05-28-2010 08:00 AM
Just wondering if anyone might be able to point me in the right direction. We have been investigating and troubleshooting this issue for over two months now and we are no further than we were when we started. First off this is in regards to backup speed decreasing. In March I was seeing backup speeds from my EMC Electronic Disk Library(EDL) backing up clients around 120 MB/s then one day poof nada nothing zilch. Found a bad port and a bad cable decided to replace all the fibre cables involved. Once the cable was replaced the speed gradually got slower and slower now its down to about 20-60 MB/s. During this problem we have upgraded to the latest code revisions on HBA's and the code for the OS on the switches was upgraded to 6.3... We also had a FINISAR brought in to check the traffic basically this is what it showed: data leaves the server through the Brocade 4424's in Dell M1000e chassis through the fibre patch panels into the Brocade 4900 then back out of the 4900 to the EDL from the EDL back to the 4900 once the data came out of the 4900 it lost it's Encapsulation. We re-ran the test multiple times and each time same result. I then tried bypassing the Fibre patch panels all together and ran cabling directly from the 4424's to Finisar to 4900's to EDL and same result. I see this from a porterrshow on both switches see attached text file for outputs. Mainly what I see when i do look at the ports that are in use specifically for my backup system is Invalid Word, some Lr In etc... Oh and we have replaced HBA's on both ends and still getting the errors. I guess my real question is how in the world do you tell if the 4900 is going bad?
05-31-2010 06:57 PM
Hi Jason Girard
I couldn't open up your attachments (seem to be corrupt)
Do you know what ports your EMC library is connected to ?
If you do try running this command
Then monitor those ports to see if your getting any hard errors.
05-31-2010 08:27 PM
Sorry about that not sure why it tried to zip my txt files. Let me try attaching the porterrshow text files again. Actually I have the EDL hooked up to ports 1 and 3 for my Netbackup servers and ports 7 and 11 going to my Networker server. Also the stats that you see on the attached are over a 2 week period since the last time I cleared the logs for both fabric switches.
06-01-2010 02:03 AM
The enc out values are quite high on both switches which makes me suspect the patch panel if thats common to both switches.
Another aspect you may wanna try is fixing the port speeds depending on the intiator and target speeds.

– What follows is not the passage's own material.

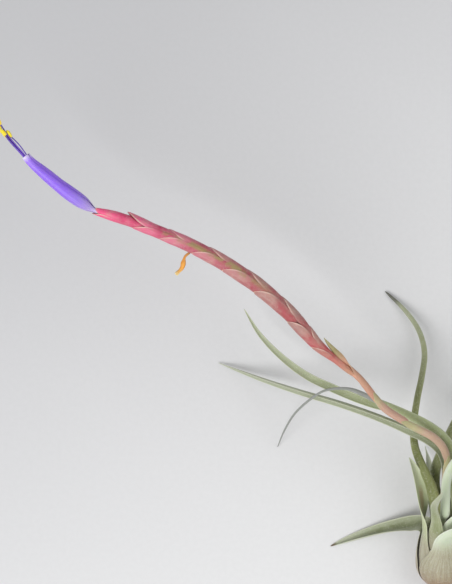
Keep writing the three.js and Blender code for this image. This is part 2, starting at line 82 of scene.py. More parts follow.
# %% Leaves, from the innermost one out
LEAVES = {
    "leaf_arching": (3.8, [
        (1.9, 22.4, 17), (2.8, 31.8, 22), (1.3, 38.5, 26.5), (-2.3, 43.6, 29.3), (-7.3, 47.3, 30.2),
        (-16.1, 51.7, 30.1), (-24.7, 55.5, 29.5), (-32.8, 59, 28.2), (-40.9, 58.4, 25),
        (-45.8, 55.2, 21.5), (-50.6, 50.3, 16), (-54, 43.9, 8), (-56.1, 37.9, 0.35),
    ]),
    "leaf_front": (4.2, [
        (-1.2, 16.7, 23), (-1.4, 22.2, 27), (-1.5, 28, 31), (-0.7, 32.6, 36), (1.8, 36.9, 40),
        (6.2, 40.2, 42), (12.3, 42.2, 42), (20.5, 42.6, 39), (29.1, 40.6, 33),
    ]),
    "leaf_long_low": (3.4, [
        (0.4, 21, 12.5), (0.3, 29.7, 17), (-0.7, 35.8, 21.5), (-3.2, 39.8, 25), (-7.3, 42.9, 26.2),
        (-12.3, 45.2, 25.8), (-17.9, 47.7, 24), (-25.4, 50.6, 20.8), (-35.8, 54, 16.5),
        (-49, 57.6, 10), (-62.3, 61.7, 4), (-76.4, 66.8, 0.4),
    ]),
    "leaf_right_long": (3.8, [
        (6, 19.5, 19.5), (12, 25, 23.5), (22, 32.5, 27.5), (35, 38, 27.5), (48, 40.5, 22.5),
        (60, 41.5, 13), (68, 41, 3),
    ]),
    "leaf_tall": (3.6, [
        (-4.3, 18.9, 18.2), (-5.8, 26.3, 19.3), (-8.6, 32.9, 18.5), (-10.7, 39.1, 17), (-10.9, 46, 15),
        (-9.5, 54.6, 12), (-7.5, 62.9, 9), (-6.4, 70.3, 6.5), (-7.9, 77.4, 4.2), (-12, 83.9, 2.3),
        (-19.3, 91.3, 0.5),
    ]),
    "leaf_long_high": (3.6, [
        (2.1, 20.6, 9), (3, 29.5, 13.5), (2.3, 36.6, 18.5), (-1, 42.5, 22.5), (-6.7, 47.1, 24.3),
        (-12.7, 50.3, 24.6), (-18.6, 52.5, 24.4), (-25.8, 54.6, 23.6), (-32.5, 56.9, 21.6),
        (-39.3, 59.7, 19.4), (-46.3, 63, 17.5), (-54.6, 69, 15.5), (-62.2, 76.7, 13.5),
        (-67.6, 85.3, 11.5),
    ]),
    "leaf_right_raised": (4, [
        (3.5, 16, 24.5), (9, 20, 31), (17, 22, 38), (27, 22, 42), (38, 20, 42), (50, 16, 38),
    ]),
    "leaf_crossing": (3.8, [
        (-2.8, 19.1, 10.5), (-4.1, 25.4, 13.5), (-3.7, 31.6, 14.8), (-1.4, 38, 15.5), (1.3, 43.7, 15),
        (5.5, 50.9, 12), (11.7, 59.1, 7.5), (19.1, 66.4, 3), (26.2, 71.5, 0.4),
    ]),
    "leaf_right_low": (4, [
        (9, 18, 14), (17, 23.5, 13.5), (30, 28.5, 11.5), (45, 30.5, 7.5), (60, 29.5, 2.5),
        (68, 27.5, 0.4),
    ]),
    "leaf_upright": (3.4, [
        (-3.9, 13.4, 21.8), (-4.9, 17.6, 26.5), (-5.7, 19.9, 32), (-5.8, 21.8, 38), (-5.4, 23.9, 44),
        (-4.2, 27, 49),
    ]),
    "leaf_behind": (3.6, [
        (-3.2, 21.2, 8), (-4.2, 27.3, 8), (-4.7, 31.9, 6), (-5, 35.1, 3), (-5.6, 38.3, 0.4),
    ]),
    "leaf_right_short": (4.2, [
        (8, 13, 22), (15, 16, 27), (26, 17, 31), (38, 15, 31), (50, 10, 26),
    ]),
    "leaf_left_short": (4.4, [
        (-7.4, 13.2, 13.9), (-7.7, 17.9, 15), (-8.4, 23.7, 17), (-9.7, 29.2, 18.5), (-11.2, 33, 19.5),
        (-12.7, 35.9, 20.5),
    ]),
    "leaf_right_floor": (4.2, [
        (9, 15, 7.5), (18, 17, 5), (30, 17, 2.5), (42, 15.5, 0.8), (50, 13, 0.4),
    ]),
    "leaf_reflexed": (4.2, [
        (0.5, 9.5, 25), (4, 12, 31), (10, 12.5, 36.5), (18, 10.5, 39.5),
    ]),
    "leaf_left_floor": (4.4, [
        (-10, 12, 5.8), (-18, 10.5, 3), (-28, 7.5, 1), (-38, 4, 0.4),
    ]),
}
print("leaves:", len(LEAVES))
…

If you attach supportshow of both switches and a simple schematic diagram, I will have a look for sure. No promise on whether I can find the root cause but will give it a try.
06-01-2010 06:10 AM
Attached you will find the supportshow's from both fabric switches. Also I see I left out on my original post that I did try hooking the server up directly to the 4900's and also the EDL directly to the 4900's totally bypassing all the fibre patch panels and I was still recieving errors. I appreciate you taking a look at this it has me so at a loss I really think that the 4900's are going bad but I have no way of proving it that I know of. They are about 4 years old at this point.
06-01-2010 08:03 AM
A dumb question but just to eliminate my doubt. Are
ports on the same controller or on different controllers???
I dont have any major breakthroughs but have doubts on these CX3-80 ports. It may be worthwhile to check the Clariion events as well.
06-01-2010 11:25 AM
Well not sure how a CX3-80 is actually built in that aspect but I do know that they are totally separate GBIC's in the back of the Clariion head unit. B0 and A0 have different WWN. THe A0 is on the A-side switch and B0 is on the Bside switch. Also there are no events logged on the Clariion it is clean too. Did I answer your question or does that just muddy the water even more?